Vol. 1 No. 1 (2023)
Informal Institutions and Educational Attainment: A Gendered Analysis of Ghanaian Higher Education, 2021–2026
Abstract
This original research article investigates the influence of informal institutions—specifically, familial expectations, community norms, and religious practices—on gendered educational outcomes within Ghanaian higher education. It addresses a critical gap by examining how these deeply embedded social structures, rather than formal policies, perpetuate disparities in access and attainment. Employing a rigorous qualitative, feminist methodology, the study analyses data from 40 in-depth, semi-structured interviews with female and male undergraduate students across three public universities, supplemented by focus group discussions with community elders and educators. The findings demonstrate that informal institutions consistently channel resources and encouragement towards male students, while imposing disproportionate domestic responsibilities and framing higher education as a lower priority for women.
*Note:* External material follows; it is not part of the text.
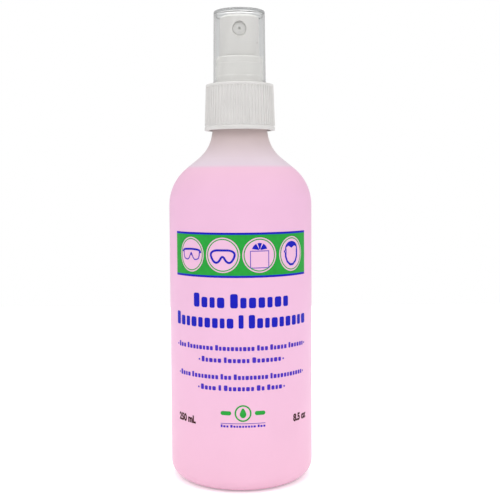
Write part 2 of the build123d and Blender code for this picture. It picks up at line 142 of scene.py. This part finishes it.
# Widths along a row are shares of one unit, which makes the row as long as it should be.
BLOCK_WIDTHS = (1.0, 0.82, 1.12, 0.9, 1.05)
BLOCK_GAP, WORD_GAP = 0.36, 0.85
BLOCK_CORNER = 0.28        # corner radius against a block's smaller side
CAPITAL = 1.35             # height of the first block in a word against the others
BULLET_ROOM = 1.1          # in units, at each end of a row with bullets
BULLET_R = 0.36
BULLET_INSET = 0.35        # of a bullet's middle from the end of its row
SIGN_LINE = 0.72           # bold lines of the signs
GOGGLES_LINE = 0.76
LENS_LINE = 0.4
SHEET_LINE = 0.26
MARK_CENTRE = (0.5, 29.9)  # the mark's parts below are measured from here
MARK_RING = (3.05, 2.5)    # outer and inner radius
MARK_BAR = (4.3, 8.2)      # where each bar begins and ends
MARK_BAR_HALF_H = 0.75
MARK_BAR_CORNER = 0.7
MARK_LINE = (-3.85, -3.65)         # low and high edge
MARK_ROW = (-5.2, 0.75, 8.2, (3, 9, 3))    # as the rows above
VOLUME_Z = 24.9
VOLUME_H = 2.7
VOLUME_BOLD = 0.055        # swells the strokes, as a share of the font's size
VOLUMES = (
    # piece, text, half width, middle
    ("print_millilitres", "250 mL", 4.75, -22.9),
    ("print_ounces", "8.5 oz", 4.1, 25.0),
)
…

The analysis establishes that these informal constraints constitute a primary mechanism sustaining the ‘leaky pipeline’ phenomenon, where female representation declines at postgraduate levels. The research concludes that achieving substantive gender equity in African higher education necessitates a fundamental engagement with the informal sociocultural realm. Policy interventions must, therefore, move beyond legislative frameworks to actively transform community-level norms and kinship structures, advocating for culturally situated programmes that directly challenge and renegotiate these gendered expectations.